Ni-Co-P hollow nanobricks enabled humidity sensor for respiratory analysis and human-machine interfacing

Abstract

Metal phosphide has been widely exploited in the field of energy storage and catalysis instead of chemical sensors. In this work, Ni-Co-P hollow nanobricks (HNBs) was developed via template synthesis method followed by etching and phosphating treatments. The hierarchical morphology and composition of the Ni-Co-P HNBs were respectively characterized by scanning electron microscopy (SEM), X-ray diffraction (XRD), nitrogen sorption analysis and transmission electron microscopy (TEM). High sensitivity (~ 3.6 kΩ / % RH), low hysteresis (~ 3% RH) and good repeatability were achieved in a wide moisture range from 0% RH to 97.5% RH. By adjusting the ratio of Ni and Co, humidity sensing performance can be efficiently modulated. The optimal humidity sensing properties were attained at a ratio of Ni and Co of 1:5. Finally, the as-prepared sensor demonstrates great capability in respiratory analysis and noncontact human-machine interfacing.

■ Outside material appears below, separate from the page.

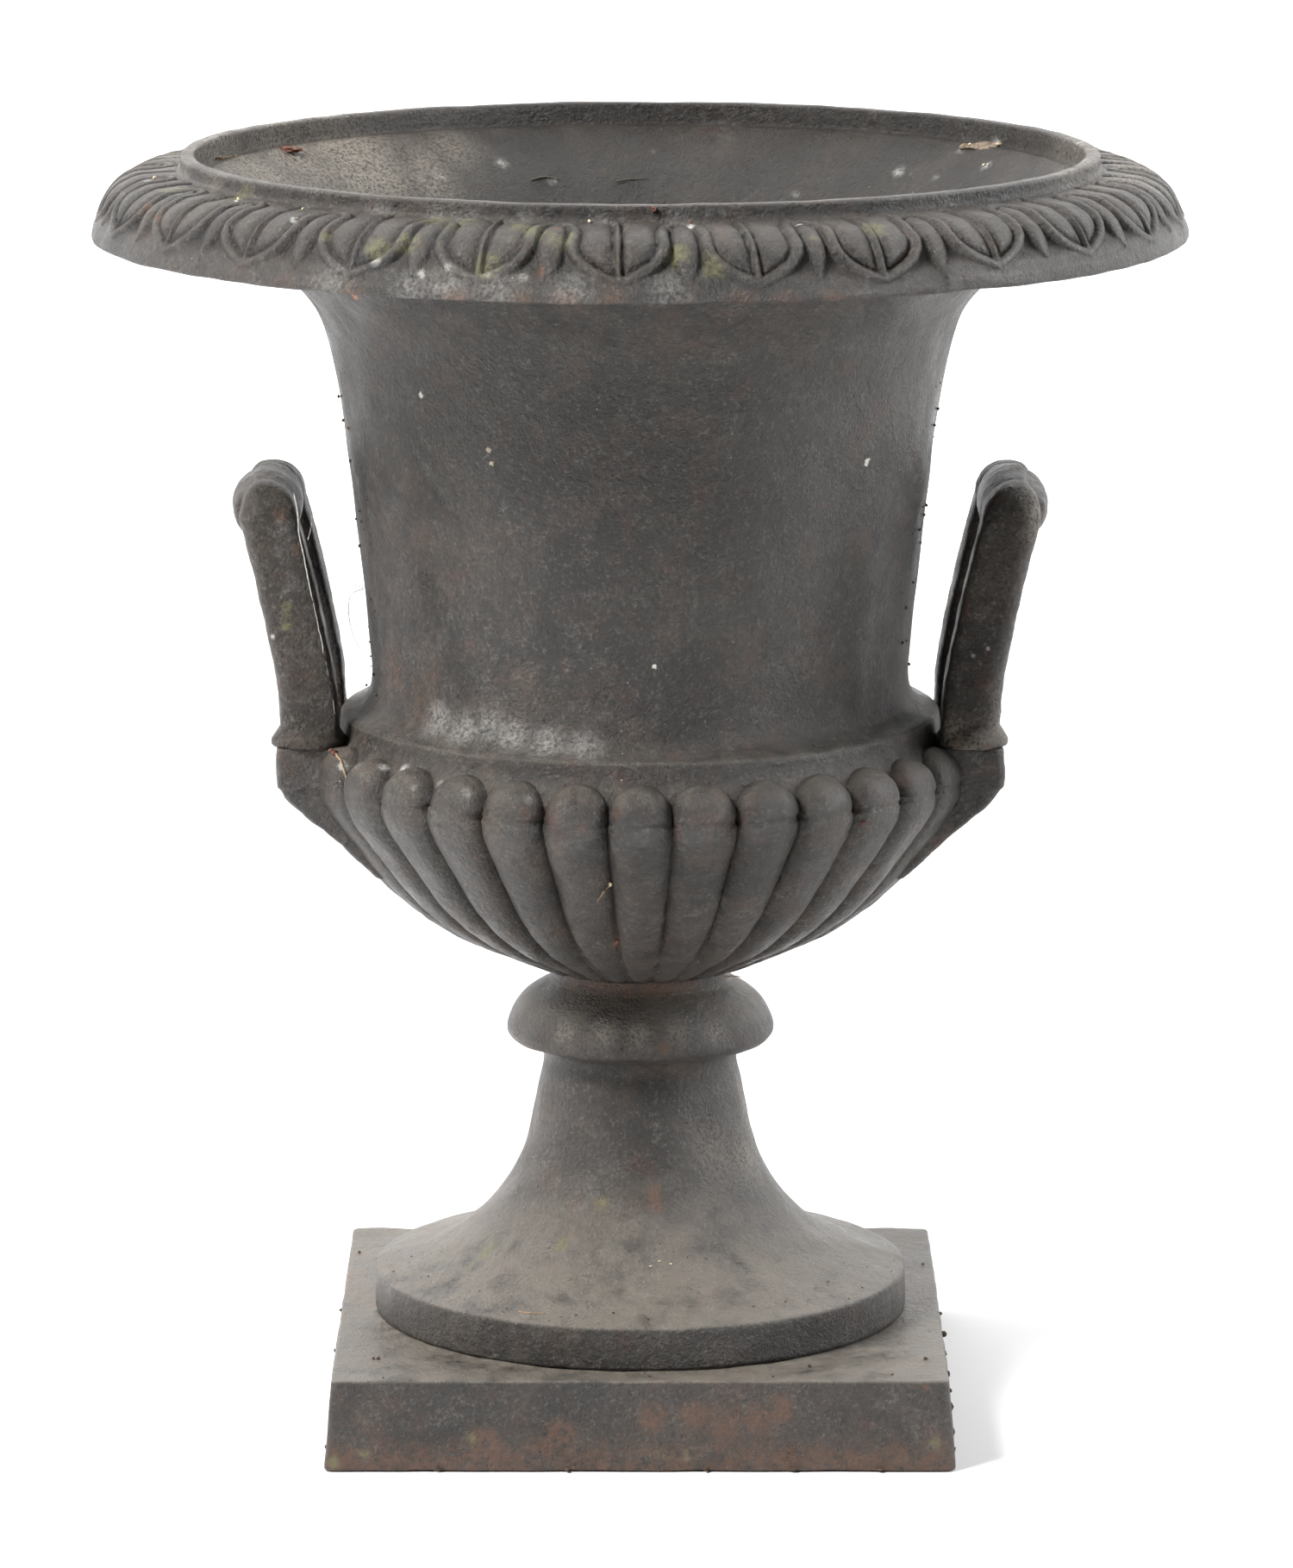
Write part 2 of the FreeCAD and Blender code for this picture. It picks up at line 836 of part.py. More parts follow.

This work opens up a new paradigm for developing high-performance wearable sensing devices. • Metal phosphides Ni-Co-P are employed to fabricate humidity sensor. • The hierarchical hollow nanobricks endows a large surface area and abundant adsorption sites to interact with water molecules. • The optimal humidity sensing properties are attained at a ratio of Ni and Co of 1:5. • The sensor enables non-contact monitoring of breath and limb motions.